GenderM["SEX"] = GenderM["SEX"].str.replace(" Characters","")
GenderM["ALIGN"] = GenderM["ALIGN"].str.replace(" Characters","")
GenderM["GSM"] = GenderM["GSM"].str.replace(" Characters","")
GenderM["GSM"] = GenderM["GSM"].fillna("Heterosexual")

# Next, we pull out just the relevant columns
GenderM = GenderM[["name","ALIGN","SEX","GSM","Year"]]

# Here, we clean up the variable names
newheadings = ["Name","Alignment","Gender","Orientation","Year"]
GenderM.columns = newheadings

# We eventually want to view trends over time, so "Year" needs to become the index
GenderM = GenderM.set_index("Year")



In [120]:

    
# Clean up and shape the DC dataframe

# To make it look a little cleaner, we'll drop those decimals from the years
GenderDC["YEAR"] = GenderDC["YEAR"].astype(str)
GenderDC["YEAR"] = GenderDC["YEAR"].str.replace(".0","")
GenderDC["YEAR"] = GenderDC["YEAR"].str.replace("nan","0")

# We also want to streamline the entries, removing "Characters" from the columns we plan to use
# We'll assume any NaN values for orientation are "Heterosexual"
GenderDC["SEX"] = GenderDC["SEX"].str.replace(" Characters","")
GenderDC["ALIGN"] = GenderDC["ALIGN"].str.replace(" Characters","")
GenderDC["GSM"] = GenderDC["GSM"].str.replace(" Characters","")
GenderDC["GSM"] = GenderDC["GSM"].fillna("Heterosexual")

# Next, we pull out just the relevant columns
GenderDC = GenderDC[["name","ALIGN","SEX","GSM","YEAR"]]

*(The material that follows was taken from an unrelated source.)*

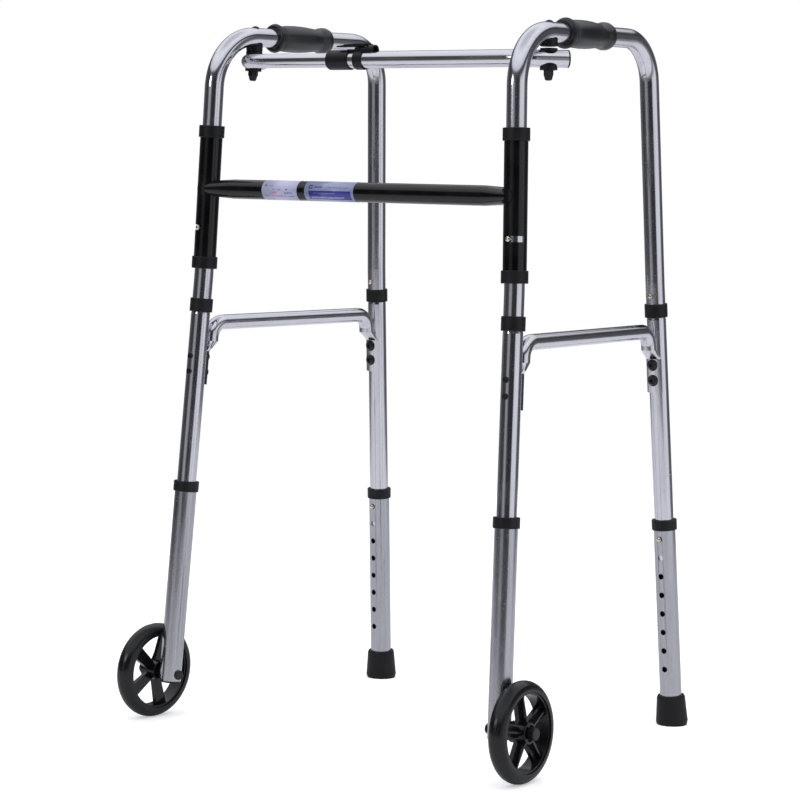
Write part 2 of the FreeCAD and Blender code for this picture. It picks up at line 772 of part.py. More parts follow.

# Let's clean up those column headings
newdcheadings = ["Name","Alignment","Gender","Orientation","Year"]
GenderDC.columns = newdcheadings

# We eventually want to view trends over time, so "Year" needs to become the index
GenderDC = GenderDC.set_index("Year")



In [121]:

    
# A simple bar chart at this stage shows us the large outlier is skewing the scale; we'll get rid of it later
GenderM["Orientation"].value_counts().plot.barh(alpha=0.5)









    Out[121]:





<matplotlib.axes._subplots.AxesSubplot at 0x5894588518>



In [122]:

    
# Now we need to change some of the text data to numbers so it is easier plot.  First, Marvel.

# Keeping the df GenderM available for other use, we create OrientationM to look specifically at sexual orientations in Marvel
OrientationM = GenderM.copy()
OrientationM = OrientationM.reset_index()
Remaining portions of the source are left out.